### DIRECTION:
It is required that all of the data be written out exactly.

****************************************

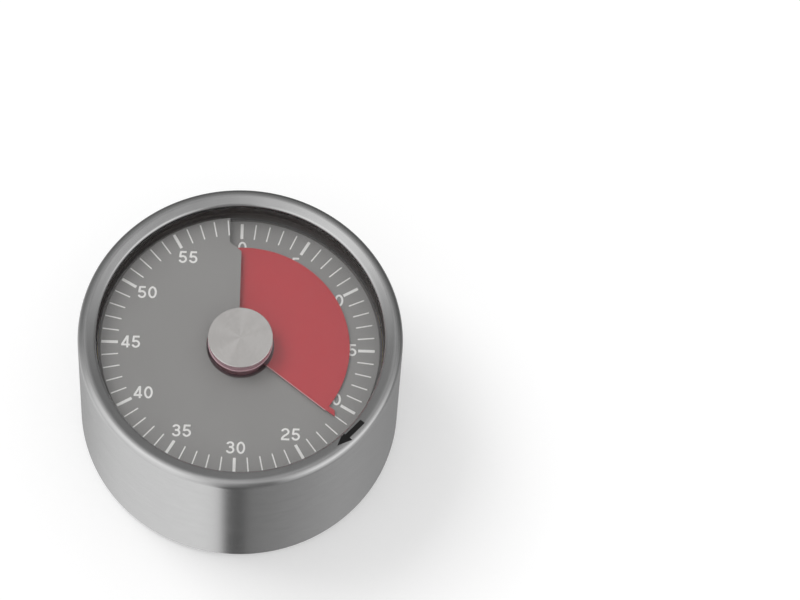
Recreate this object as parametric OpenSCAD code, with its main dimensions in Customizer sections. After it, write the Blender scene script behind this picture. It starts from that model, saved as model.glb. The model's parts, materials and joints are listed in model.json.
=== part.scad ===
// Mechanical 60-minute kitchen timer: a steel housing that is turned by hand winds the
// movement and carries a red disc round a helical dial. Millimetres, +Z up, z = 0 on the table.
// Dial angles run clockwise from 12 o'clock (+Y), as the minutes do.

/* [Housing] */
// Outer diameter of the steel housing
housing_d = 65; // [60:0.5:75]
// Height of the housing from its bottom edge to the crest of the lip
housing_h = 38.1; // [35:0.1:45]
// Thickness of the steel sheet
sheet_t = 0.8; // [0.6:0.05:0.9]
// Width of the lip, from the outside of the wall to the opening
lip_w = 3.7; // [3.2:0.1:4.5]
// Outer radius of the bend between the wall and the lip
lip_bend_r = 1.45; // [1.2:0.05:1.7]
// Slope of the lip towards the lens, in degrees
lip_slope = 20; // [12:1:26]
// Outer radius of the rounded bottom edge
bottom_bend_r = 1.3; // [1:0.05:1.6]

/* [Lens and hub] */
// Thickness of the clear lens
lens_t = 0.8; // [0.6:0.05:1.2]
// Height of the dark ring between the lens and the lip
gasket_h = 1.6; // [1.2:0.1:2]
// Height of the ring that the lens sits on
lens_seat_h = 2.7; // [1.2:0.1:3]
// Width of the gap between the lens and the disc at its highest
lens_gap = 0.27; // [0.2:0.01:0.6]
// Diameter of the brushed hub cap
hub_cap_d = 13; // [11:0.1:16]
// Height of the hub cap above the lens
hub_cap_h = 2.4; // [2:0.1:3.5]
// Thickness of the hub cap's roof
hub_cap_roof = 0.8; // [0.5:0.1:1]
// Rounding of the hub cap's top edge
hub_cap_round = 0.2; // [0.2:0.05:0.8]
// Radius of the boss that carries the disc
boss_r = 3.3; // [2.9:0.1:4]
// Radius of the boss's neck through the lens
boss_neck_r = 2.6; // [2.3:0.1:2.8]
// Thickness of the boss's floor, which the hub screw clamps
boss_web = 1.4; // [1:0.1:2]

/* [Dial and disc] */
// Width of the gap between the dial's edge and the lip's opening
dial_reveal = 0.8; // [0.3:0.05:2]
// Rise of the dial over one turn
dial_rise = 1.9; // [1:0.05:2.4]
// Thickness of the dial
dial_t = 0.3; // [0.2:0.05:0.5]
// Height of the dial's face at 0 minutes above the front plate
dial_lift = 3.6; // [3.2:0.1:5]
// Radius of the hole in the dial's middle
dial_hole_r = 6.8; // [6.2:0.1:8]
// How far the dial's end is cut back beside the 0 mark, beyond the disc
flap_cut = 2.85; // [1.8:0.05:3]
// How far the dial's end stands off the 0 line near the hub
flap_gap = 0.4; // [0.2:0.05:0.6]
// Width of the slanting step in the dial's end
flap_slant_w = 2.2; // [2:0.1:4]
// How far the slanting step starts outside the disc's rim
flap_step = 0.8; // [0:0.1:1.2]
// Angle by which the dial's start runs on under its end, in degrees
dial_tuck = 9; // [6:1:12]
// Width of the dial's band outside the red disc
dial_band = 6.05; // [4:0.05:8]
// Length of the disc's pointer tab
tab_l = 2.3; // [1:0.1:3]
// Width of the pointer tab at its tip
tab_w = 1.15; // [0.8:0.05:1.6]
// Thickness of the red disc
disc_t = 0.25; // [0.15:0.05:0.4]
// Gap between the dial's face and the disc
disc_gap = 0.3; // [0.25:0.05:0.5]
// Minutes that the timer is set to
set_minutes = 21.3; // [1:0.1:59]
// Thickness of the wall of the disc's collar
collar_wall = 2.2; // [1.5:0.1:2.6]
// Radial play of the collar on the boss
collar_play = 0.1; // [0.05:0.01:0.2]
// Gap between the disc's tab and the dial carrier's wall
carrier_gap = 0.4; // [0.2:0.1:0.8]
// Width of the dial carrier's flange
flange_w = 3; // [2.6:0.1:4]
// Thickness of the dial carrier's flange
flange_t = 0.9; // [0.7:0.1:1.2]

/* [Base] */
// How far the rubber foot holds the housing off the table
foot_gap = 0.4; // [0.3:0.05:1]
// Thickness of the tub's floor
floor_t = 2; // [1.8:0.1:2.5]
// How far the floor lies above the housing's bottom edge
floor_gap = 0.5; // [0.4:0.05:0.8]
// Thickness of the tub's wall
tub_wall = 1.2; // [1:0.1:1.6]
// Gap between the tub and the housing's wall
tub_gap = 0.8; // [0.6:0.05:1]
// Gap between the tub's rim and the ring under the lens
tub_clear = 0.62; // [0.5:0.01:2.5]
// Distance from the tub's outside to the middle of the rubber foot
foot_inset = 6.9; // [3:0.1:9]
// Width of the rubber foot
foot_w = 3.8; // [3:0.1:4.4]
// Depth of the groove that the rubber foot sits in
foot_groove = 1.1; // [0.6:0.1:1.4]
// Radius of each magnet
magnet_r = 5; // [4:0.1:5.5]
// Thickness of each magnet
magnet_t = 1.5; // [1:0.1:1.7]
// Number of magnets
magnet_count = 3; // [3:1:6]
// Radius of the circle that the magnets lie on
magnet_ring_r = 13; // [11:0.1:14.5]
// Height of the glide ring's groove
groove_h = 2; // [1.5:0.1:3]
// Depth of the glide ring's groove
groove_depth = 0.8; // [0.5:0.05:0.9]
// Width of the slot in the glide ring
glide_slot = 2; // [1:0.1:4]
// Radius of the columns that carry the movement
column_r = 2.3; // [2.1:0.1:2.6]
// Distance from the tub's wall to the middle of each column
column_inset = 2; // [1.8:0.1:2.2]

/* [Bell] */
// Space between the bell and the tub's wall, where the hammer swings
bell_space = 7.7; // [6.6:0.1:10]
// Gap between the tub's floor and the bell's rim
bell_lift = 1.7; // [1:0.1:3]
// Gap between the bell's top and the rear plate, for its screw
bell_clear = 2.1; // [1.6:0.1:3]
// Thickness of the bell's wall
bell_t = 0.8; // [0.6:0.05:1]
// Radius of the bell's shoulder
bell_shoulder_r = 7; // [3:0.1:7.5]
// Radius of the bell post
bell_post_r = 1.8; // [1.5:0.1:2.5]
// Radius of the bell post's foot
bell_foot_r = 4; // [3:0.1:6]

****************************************

### WORKED SOLUTION:
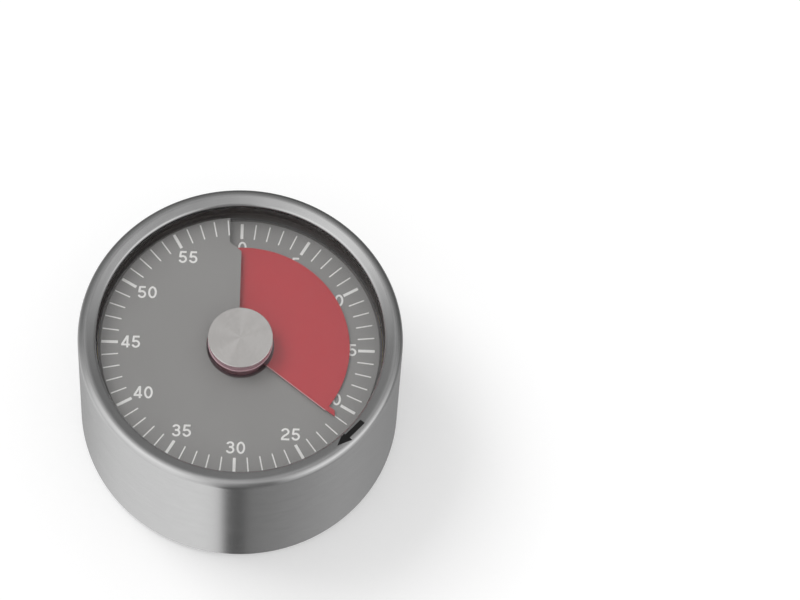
Recreate this object as parametric OpenSCAD code, with its main dimensions in Customizer sections. After it, write the Blender scene script behind this picture. It starts from that model, saved as model.glb. The model's parts, materials and joints are listed in model.json.
=== part.scad ===
// Mechanical 60-minute kitchen timer: a steel housing that is turned by hand winds the
// movement and carries a red disc round a helical dial. Millimetres, +Z up, z = 0 on the table.
// Dial angles run clockwise from 12 o'clock (+Y), as the minutes do.

/* [Housing] */
// Outer diameter of the steel housing
housing_d = 65; // [60:0.5:75]
// Height of the housing from its bottom edge to the crest of the lip
housing_h = 38.1; // [35:0.1:45]
// Thickness of the steel sheet
sheet_t = 0.8; // [0.6:0.05:0.9]
// Width of the lip, from the outside of the wall to the opening
lip_w = 3.7; // [3.2:0.1:4.5]
// Outer radius of the bend between the wall and the lip
lip_bend_r = 1.45; // [1.2:0.05:1.7]
// Slope of the lip towards the lens, in degrees
lip_slope = 20; // [12:1:26]
// Outer radius of the rounded bottom edge
bottom_bend_r = 1.3; // [1:0.05:1.6]

/* [Lens and hub] */
// Thickness of the clear lens
lens_t = 0.8; // [0.6:0.05:1.2]
// Height of the dark ring between the lens and the lip
gasket_h = 1.6; // [1.2:0.1:2]
// Height of the ring that the lens sits on
lens_seat_h = 2.7; // [1.2:0.1:3]
// Width of the gap between the lens and the disc at its highest
lens_gap = 0.27; // [0.2:0.01:0.6]
// Diameter of the brushed hub cap
hub_cap_d = 13; // [11:0.1:16]
// Height of the hub cap above the lens
hub_cap_h = 2.4; // [2:0.1:3.5]
// Thickness of the hub cap's roof
hub_cap_roof = 0.8; // [0.5:0.1:1]
// Rounding of the hub cap's top edge
hub_cap_round = 0.2; // [0.2:0.05:0.8]
// Radius of the boss that carries the disc
boss_r = 3.3; // [2.9:0.1:4]
// Radius of the boss's neck through the lens
boss_neck_r = 2.6; // [2.3:0.1:2.8]
// Thickness of the boss's floor, which the hub screw clamps
boss_web = 1.4; // [1:0.1:2]

/* [Dial and disc] */
// Width of the gap between the dial's edge and the lip's opening
dial_reveal = 0.8; // [0.3:0.05:2]
// Rise of the dial over one turn
dial_rise = 1.9; // [1:0.05:2.4]
// Thickness of the dial
dial_t = 0.3; // [0.2:0.05:0.5]
// Height of the dial's face at 0 minutes above the front plate
dial_lift = 3.6; // [3.2:0.1:5]
// Radius of the hole in the dial's middle
dial_hole_r = 6.8; // [6.2:0.1:8]
// How far the dial's end is cut back beside the 0 mark, beyond the disc
flap_cut = 2.85; // [1.8:0.05:3]
// How far the dial's end stands off the 0 line near the hub
flap_gap = 0.4; // [0.2:0.05:0.6]
// Width of the slanting step in the dial's end
flap_slant_w = 2.2; // [2:0.1:4]
// How far the slanting step starts outside the disc's rim
flap_step = 0.8; // [0:0.1:1.2]
// Angle by which the dial's start runs on under its end, in degrees
dial_tuck = 9; // [6:1:12]
// Width of the dial's band outside the red disc
dial_band = 6.05; // [4:0.05:8]
// Length of the disc's pointer tab
tab_l = 2.3; // [1:0.1:3]
// Width of the pointer tab at its tip
tab_w = 1.15; // [0.8:0.05:1.6]
// Thickness of the red disc
disc_t = 0.25; // [0.15:0.05:0.4]
// Gap between the dial's face and the disc
disc_gap = 0.3; // [0.25:0.05:0.5]
// Minutes that the timer is set to
set_minutes = 21.3; // [1:0.1:59]
// Thickness of the wall of the disc's collar
collar_wall = 2.2; // [1.5:0.1:2.6]
// Radial play of the collar on the boss
collar_play = 0.1; // [0.05:0.01:0.2]
// Gap between the disc's tab and the dial carrier's wall
carrier_gap = 0.4; // [0.2:0.1:0.8]
// Width of the dial carrier's flange
flange_w = 3; // [2.6:0.1:4]
// Thickness of the dial carrier's flange
flange_t = 0.9; // [0.7:0.1:1.2]

/* [Base] */
// How far the rubber foot holds the housing off the table
foot_gap = 0.4; // [0.3:0.05:1]
// Thickness of the tub's floor
floor_t = 2; // [1.8:0.1:2.5]
// How far the floor lies above the housing's bottom edge
floor_gap = 0.5; // [0.4:0.05:0.8]
// Thickness of the tub's wall
tub_wall = 1.2; // [1:0.1:1.6]
// Gap between the tub and the housing's wall
tub_gap = 0.8; // [0.6:0.05:1]
// Gap between the tub's rim and the ring under the lens
tub_clear = 0.62; // [0.5:0.01:2.5]
// Distance from the tub's outside to the middle of the rubber foot
foot_inset = 6.9; // [3:0.1:9]
// Width of the rubber foot
foot_w = 3.8; // [3:0.1:4.4]
// Depth of the groove that the rubber foot sits in
foot_groove = 1.1; // [0.6:0.1:1.4]
// Radius of each magnet
magnet_r = 5; // [4:0.1:5.5]
// Thickness of each magnet
magnet_t = 1.5; // [1:0.1:1.7]
// Number of magnets
magnet_count = 3; // [3:1:6]
// Radius of the circle that the magnets lie on
magnet_ring_r = 13; // [11:0.1:14.5]
// Height of the glide ring's groove
groove_h = 2; // [1.5:0.1:3]
// Depth of the glide ring's groove
groove_depth = 0.8; // [0.5:0.05:0.9]
// Width of the slot in the glide ring
glide_slot = 2; // [1:0.1:4]
// Radius of the columns that carry the movement
column_r = 2.3; // [2.1:0.1:2.6]
// Distance from the tub's wall to the middle of each column
column_inset = 2; // [1.8:0.1:2.2]

/* [Bell] */
// Space between the bell and the tub's wall, where the hammer swings
bell_space = 7.7; // [6.6:0.1:10]
// Gap between the tub's floor and the bell's rim
bell_lift = 1.7; // [1:0.1:3]
// Gap between the bell's top and the rear plate, for its screw
bell_clear = 2.1; // [1.6:0.1:3]
// Thickness of the bell's wall
bell_t = 0.8; // [0.6:0.05:1]
// Radius of the bell's shoulder
bell_shoulder_r = 7; // [3:0.1:7.5]
// Radius of the bell post
bell_post_r = 1.8; // [1.5:0.1:2.5]
// Radius of the bell post's foot
bell_foot_r = 4; // [3:0.1:6]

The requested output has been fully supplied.